Ding Lu (UC Davis): Numerical Solution of the Quadratic Eigenvalue Problem with Low-Rank Damping
The low-rank damping term is common in the quadratic eigenvalue problem arising from real physical simulations. To exploit the low-rank property, we propose a Pade Approximate Linearization (PAL) technique. The PAL technique leads to a linear eigenvalue problem of dimension n+r*m, which is substantially smaller than the dimension 2n of the linear eigenvalue problem derived by a standard linearization scheme, where n is the dimension of the QEP, r and m are the rank of the damping matrix and the order of Pade approximation, respectively. In addition, we propose a scaling strategy to minimize the backward error of the PAL technique. Several numerical examples will be presented to show the efficiency of the new approach.
Kevin Carlberg (Sandia): The GNAT method for nonlinear model reduction
Time-critical applications for systems governed by dynamical systems---such as control, fast-turnaround design, and uncertainty quantification---often demand the accuracy provided by large-scale computational models, but cannot afford their computational cost. To mitigate this bottleneck, researchers have developed model-reduction techniques that decrease the dimension of the dynamical system while preserving its key features. Such methods are effective when applied to specialized problems such as linear time-invariant systems (e.g., balanced truncation). However, model reduction for nonlinear dynamical systems has been primarily limited to methods based on the proper orthogonal decomposition (POD)–-Galerkin approach, which lacks `discrete optimality' and leads to unstable responses in many cases.

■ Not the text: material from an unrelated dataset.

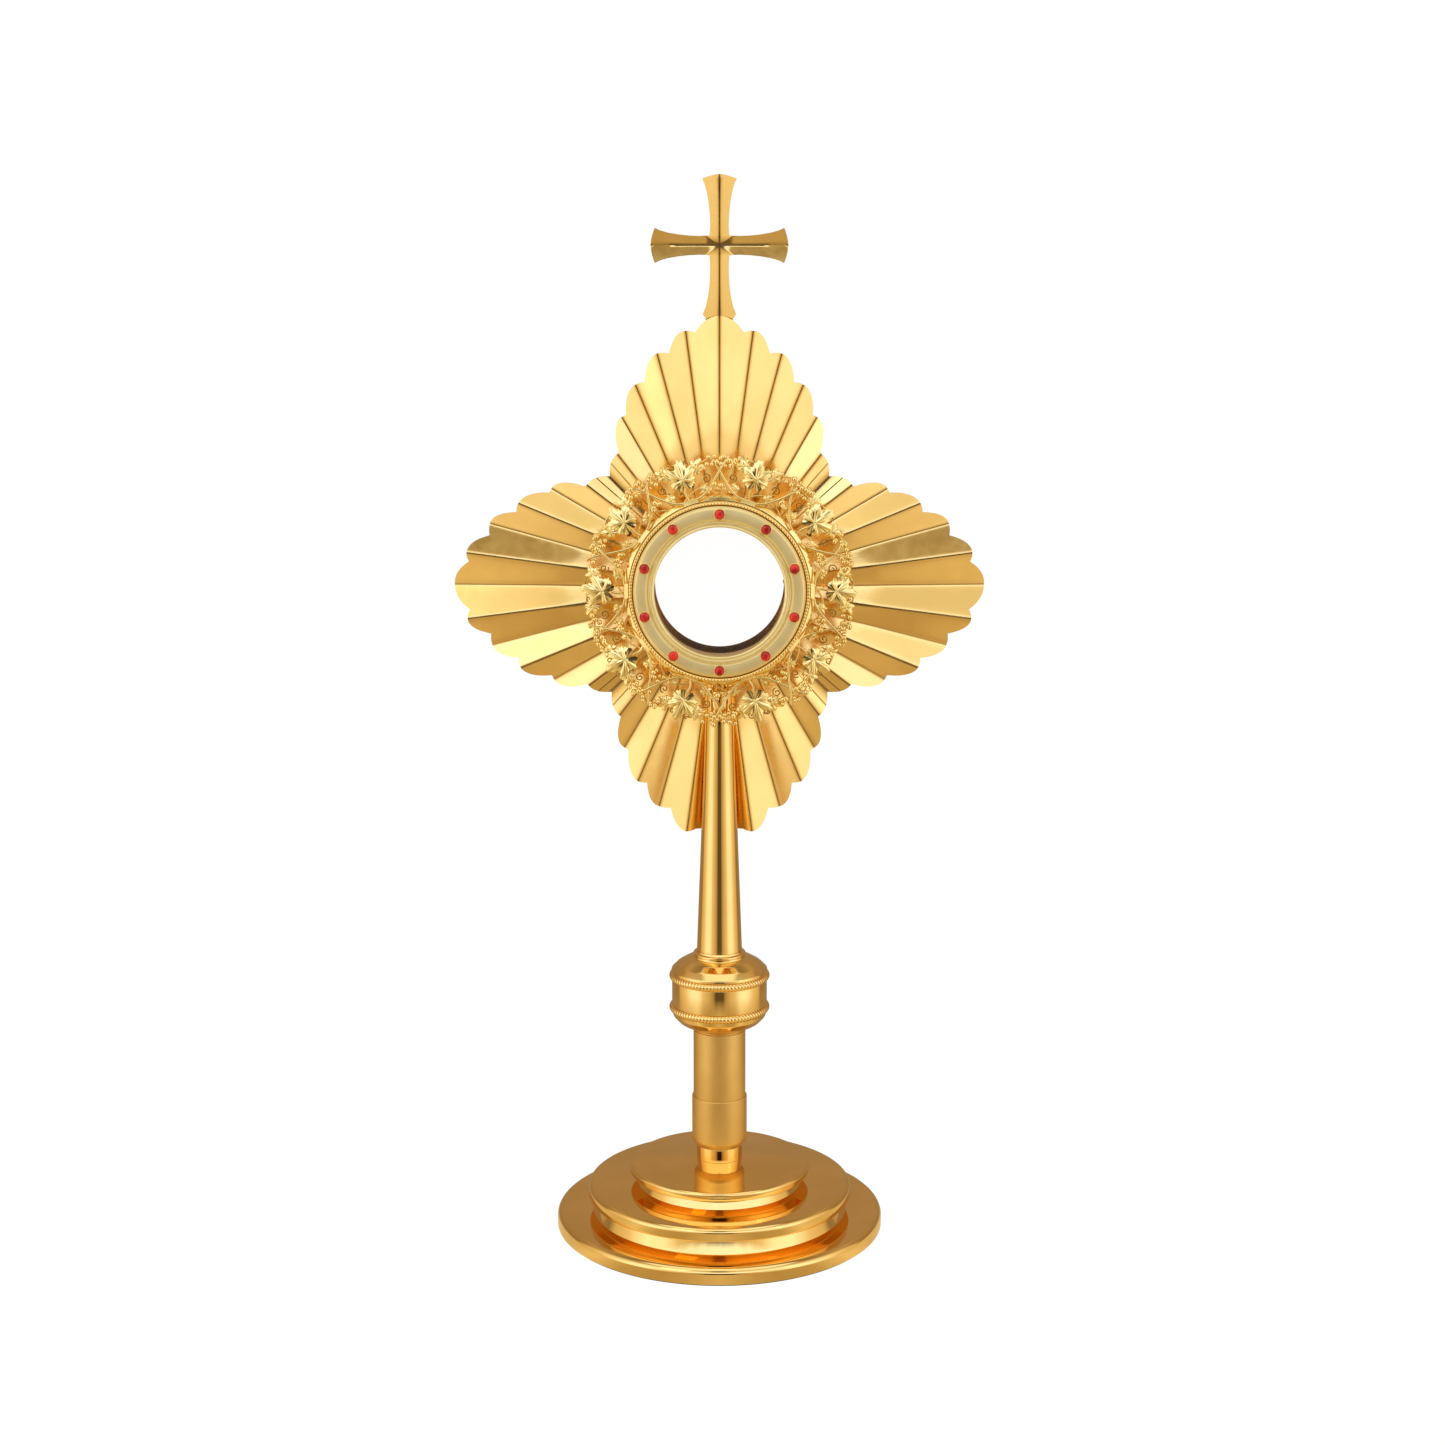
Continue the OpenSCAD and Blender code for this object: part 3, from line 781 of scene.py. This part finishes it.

In this talk, I will present the Gauss--Newton with approximated tensors (GNAT) nonlinear model-reduction method. This method is discrete optimal, is equipped with an error bound, and leads to highly accurate responses for practical problems across a wide range of physics. I will also describe the `sample mesh' concept, which enables a practical, distributed, computationally efficient implementation of GNAT in computational-mechanics codes. Finally, I will present results for the method applied to a validated CFD model (with over 17 million unknowns) of a compressible, turbulent flow problem. Results illustrate GNAT’s favorable performance compared with other model-reduction techniques; it achieves speedups exceeding 350 with errors below 1%.
Khachik Sargsyan (Sandia): Bayesian compressive sensing and dimensionality reduction for high-dimensional models
In computationally intensive studies, such as model calibration and uncertainty quantification, surrogate models are usually employed instead of full physical models. However, surrogate construction for high-dimensional models is challenged in two major ways: a) obtaining sufficient number of training model simulations becomes prohibitively expensive, and b) non-adaptive surrogate basis selection rules lead to excessively large basis sets. To alleviate these difficulties, select state-of-the-art tools are ported from statistical learning to build efficient sparse surrogate representations, with quantified uncertainty, for high-dimensional complex models. Specifically, Bayesian compressive sensing techniques are enhanced by iterative basis growth and weighted regularization. Application to an 80-dimensional climate land model shows promising results, leading to efficient global sensitivity analysis and dimensionality reduction.
Samuel Skillman (SLAC): Galaxy Clusters: Plasma Physics Laboratories and a Grand Challenge for Computational Astrophysics
Galaxy clusters are unique astrophysical laboratories that contain many thermal and non-thermal phenomena that demand a coordinated effort from theory, numerical simulations, and observations. After discussing a few of the major open questions in galaxy cluster formation and evolution, I’ll present our recent work in attempting to model the non-thermal cosmic-ray population present in clusters. It is proposed that cosmic shocks that propagate through the intracluster medium form through the process of structure formation, and may be capable of accelerating charged particles through diffusive shock acceleration. These relativistic particles decay and radiate through a variety of mechanisms, and have observational signatures in radio, hard X-ray, and Gamma-ray wavelengths. Modelling these dynamics require a combination of cosmological hydrodynamics coupled with a model to follow the momentum-space distribution of cosmic ray electrons and protons. We have implemented such a model by combining Enzo (enzo-project.org), an Adaptive Mesh Refinement hydrodynamics + N-body particle-mesh gravity solver, with a numerical library for cosmic ray transport. I will end with a look towards the future of Enzo and yt (yt-project.org, an analysis and visualization tool).
Lixin Ge (SLAC): Shape Determination of Accelerator Cavities
Particle accelerators are complex scientific instruments for applications in energy, environment, industry, discovery science, and others. Superconducting technology is used as the accelerating scheme in many existing and future accelerators. In the design of superconducting cavities, the measured physical parameters very often differ from the ideal design values due to cavity deformation during the fabrication process. Using a shape determination algorithm to solve the unknown deviations from the ideal cavity based on measured data, the actual cavity shape can be reconstructed. The objective function in the algorithm is the weighted summation of the least-squares differences of the numerically computed and experimentally measured cavity data. The constraint is the Maxwell eigenvalue problem. The inversion variables are a set of parameters defining a perturbation from the designed cavity. The algorithm has been implemented in the parallel finite-element electromagnetic code suite ACE3P. Applications of the method to actual accelerator cavities will be presented.